**AIM OF THE TASK:**
Exactly repeat the lines starting at the one that holds "Write part 3" and ending at the one that holds "tubeTree = pathTubeTree()". Both end lines count; leave out everything else.

**INPUT FOR THIS TASK:**
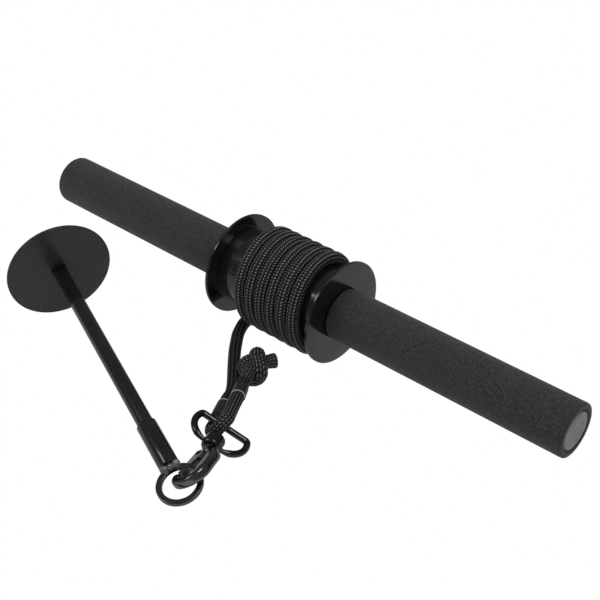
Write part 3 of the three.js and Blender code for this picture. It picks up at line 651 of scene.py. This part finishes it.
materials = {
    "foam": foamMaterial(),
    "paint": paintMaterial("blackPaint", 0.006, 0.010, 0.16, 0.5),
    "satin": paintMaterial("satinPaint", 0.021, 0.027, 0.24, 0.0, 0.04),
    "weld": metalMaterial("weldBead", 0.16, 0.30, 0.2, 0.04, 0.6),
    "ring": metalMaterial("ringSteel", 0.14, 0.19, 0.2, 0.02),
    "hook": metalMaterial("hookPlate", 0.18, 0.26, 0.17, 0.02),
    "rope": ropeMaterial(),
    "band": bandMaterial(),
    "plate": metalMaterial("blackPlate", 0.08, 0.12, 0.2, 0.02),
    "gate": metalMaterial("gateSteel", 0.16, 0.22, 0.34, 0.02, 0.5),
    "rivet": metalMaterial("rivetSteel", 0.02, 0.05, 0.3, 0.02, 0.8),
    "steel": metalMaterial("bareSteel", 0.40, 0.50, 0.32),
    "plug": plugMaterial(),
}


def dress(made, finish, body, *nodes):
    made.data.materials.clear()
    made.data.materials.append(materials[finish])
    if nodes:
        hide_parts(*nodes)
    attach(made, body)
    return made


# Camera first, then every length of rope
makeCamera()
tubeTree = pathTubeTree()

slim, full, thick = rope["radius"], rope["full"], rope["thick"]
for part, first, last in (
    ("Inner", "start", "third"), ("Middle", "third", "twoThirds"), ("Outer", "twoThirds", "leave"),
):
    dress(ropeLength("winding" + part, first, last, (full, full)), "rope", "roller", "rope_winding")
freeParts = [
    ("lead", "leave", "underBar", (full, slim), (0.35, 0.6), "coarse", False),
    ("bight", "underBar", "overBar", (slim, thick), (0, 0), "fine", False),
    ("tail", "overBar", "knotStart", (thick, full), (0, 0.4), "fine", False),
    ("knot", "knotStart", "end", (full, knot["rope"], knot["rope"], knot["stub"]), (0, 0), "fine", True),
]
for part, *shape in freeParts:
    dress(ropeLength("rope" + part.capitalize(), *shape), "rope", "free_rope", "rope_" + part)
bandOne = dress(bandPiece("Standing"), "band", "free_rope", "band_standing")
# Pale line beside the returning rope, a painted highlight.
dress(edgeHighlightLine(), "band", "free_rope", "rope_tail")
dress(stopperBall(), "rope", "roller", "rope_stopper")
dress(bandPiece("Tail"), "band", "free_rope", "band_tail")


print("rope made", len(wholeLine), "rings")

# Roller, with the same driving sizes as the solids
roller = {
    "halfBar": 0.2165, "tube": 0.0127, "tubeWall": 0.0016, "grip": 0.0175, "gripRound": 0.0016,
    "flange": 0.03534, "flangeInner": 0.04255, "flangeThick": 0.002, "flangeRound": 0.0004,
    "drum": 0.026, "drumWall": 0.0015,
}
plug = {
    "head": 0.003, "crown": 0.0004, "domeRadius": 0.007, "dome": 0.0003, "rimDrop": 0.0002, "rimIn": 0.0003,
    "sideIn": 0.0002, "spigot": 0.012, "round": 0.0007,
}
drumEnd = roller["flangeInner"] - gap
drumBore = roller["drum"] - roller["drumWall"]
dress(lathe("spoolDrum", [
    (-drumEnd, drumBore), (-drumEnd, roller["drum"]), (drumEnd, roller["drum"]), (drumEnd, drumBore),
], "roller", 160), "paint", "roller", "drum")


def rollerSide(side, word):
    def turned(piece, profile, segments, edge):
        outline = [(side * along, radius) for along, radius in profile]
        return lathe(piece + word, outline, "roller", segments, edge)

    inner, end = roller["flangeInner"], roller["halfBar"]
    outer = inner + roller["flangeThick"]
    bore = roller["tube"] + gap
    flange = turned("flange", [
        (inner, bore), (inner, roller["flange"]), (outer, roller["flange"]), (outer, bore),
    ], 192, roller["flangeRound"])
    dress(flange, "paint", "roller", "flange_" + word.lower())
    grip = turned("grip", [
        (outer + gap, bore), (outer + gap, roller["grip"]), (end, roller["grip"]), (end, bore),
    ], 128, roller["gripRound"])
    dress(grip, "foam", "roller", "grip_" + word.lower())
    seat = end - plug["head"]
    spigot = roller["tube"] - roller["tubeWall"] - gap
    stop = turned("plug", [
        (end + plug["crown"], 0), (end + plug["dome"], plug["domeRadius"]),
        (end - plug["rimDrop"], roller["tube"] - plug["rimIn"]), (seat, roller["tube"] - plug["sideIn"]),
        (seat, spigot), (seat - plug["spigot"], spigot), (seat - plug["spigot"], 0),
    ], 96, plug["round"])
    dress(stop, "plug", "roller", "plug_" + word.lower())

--

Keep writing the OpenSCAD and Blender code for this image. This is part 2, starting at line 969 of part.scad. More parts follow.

**OUTPUT FOR THIS EXERCISE:**
Write part 3 of the three.js and Blender code for this picture. It picks up at line 651 of scene.py. This part finishes it.
materials = {
    "foam": foamMaterial(),
    "paint": paintMaterial("blackPaint", 0.006, 0.010, 0.16, 0.5),
    "satin": paintMaterial("satinPaint", 0.021, 0.027, 0.24, 0.0, 0.04),
    "weld": metalMaterial("weldBead", 0.16, 0.30, 0.2, 0.04, 0.6),
    "ring": metalMaterial("ringSteel", 0.14, 0.19, 0.2, 0.02),
    "hook": metalMaterial("hookPlate", 0.18, 0.26, 0.17, 0.02),
    "rope": ropeMaterial(),
    "band": bandMaterial(),
    "plate": metalMaterial("blackPlate", 0.08, 0.12, 0.2, 0.02),
    "gate": metalMaterial("gateSteel", 0.16, 0.22, 0.34, 0.02, 0.5),
    "rivet": metalMaterial("rivetSteel", 0.02, 0.05, 0.3, 0.02, 0.8),
    "steel": metalMaterial("bareSteel", 0.40, 0.50, 0.32),
    "plug": plugMaterial(),
}


def dress(made, finish, body, *nodes):
    made.data.materials.clear()
    made.data.materials.append(materials[finish])
    if nodes:
        hide_parts(*nodes)
    attach(made, body)
    return made


# Camera first, then every length of rope
makeCamera()
tubeTree = pathTubeTree()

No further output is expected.